Samarinda (ANTARA Kaltim) -  Anggota Tim Pengawas Pembangunan Daerah Perbatasan DPR RI Hetifah Sjaifudian mengatakan permasalahan di kawasan perbatasan masuk kategori darurat sehingga harus mendapat penanganan serius dari pemerintah pusat dan daerah.

"Beberapa hari lalu kami kembali mengunjungi kawasan perbatasan di Kabupaten Nunukan, Kalimantan Utara. Agenda ke depan mengunjungi kawasan perbatasan lain, termasuk Kabupaten Mahakam Ulu, Kalimantan Timur," ujar Hetifah dihubungi dari Samarinda, Senin.
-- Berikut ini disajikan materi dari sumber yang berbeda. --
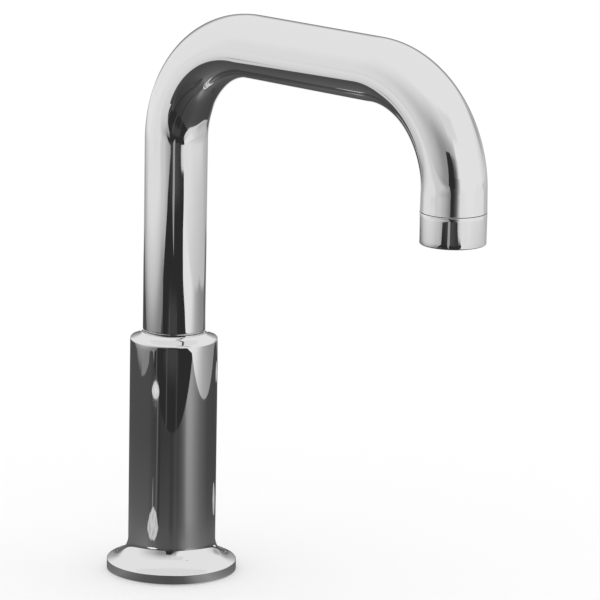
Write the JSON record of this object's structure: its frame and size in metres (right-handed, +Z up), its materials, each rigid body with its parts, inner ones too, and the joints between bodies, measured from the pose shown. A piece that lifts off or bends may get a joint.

Anggota Komisi II DPR RI asal daerah pemilihan Kaltim dan Kaltara ini menyampaikan keseriusannya terhadap upaya percepatan pembangunan dan peningkatan kesejahteraan di pintu gerbang Indonesia itu, karena perbatasan seharusnya menjadi beranda, bukan daerah pinggiran seperti kondisi selama ini.

"Kami akan terus mengawal dan mengingatkan kepada kementerian dan lembaga terkait mengenai komitmennya terhadap pembangunan di wilayah perbatasan," ujarnya.

Ketika berada di Nunukan pada 24 November 2016, Timwas Pembangunan Daerah Perbatasan DPR RI juga menggelar pertemuan dengan warga dari 21 desa yang termasuk dalam wilayah sengketa "Outstanding Boundary Problem" (OBP) Sinapad-Simantipal-B2700-B3100.

Pertemuan tersebut berlangsung di Balai Adat Dayak Okolod, Desa Mansalong, Kabupaten Nunukan, yang juga dihadiri sejumlah kepala kampung dan tokoh adat.

Dalam kunjungan kerja plus pengawasan ke perbatasan tersebut, rombongan dipimpin oleh Fahri Hamzah (Wakil Ketua DPR RI) dengan empat anggota Timwas yaitu Hetifah Sjaifudian (Golkar), Agung Widyantoro (Golkar), Arteria Dahlan (PDIP), dan Arvin Hakim Thoha (PKB).

Di Indonesia, lanjut Hetifah, terdapat 13 provinsi, 41 kabupaten, dan 187 kecamatan yang berbatasan langsung dengan negara tetangga, baik perbatasan darat maupun perbatasan laut, seperti di Kabupaten Berau, Kaltim, yang berbatasan wilayah perairan dengan Filipina dan Malaysia.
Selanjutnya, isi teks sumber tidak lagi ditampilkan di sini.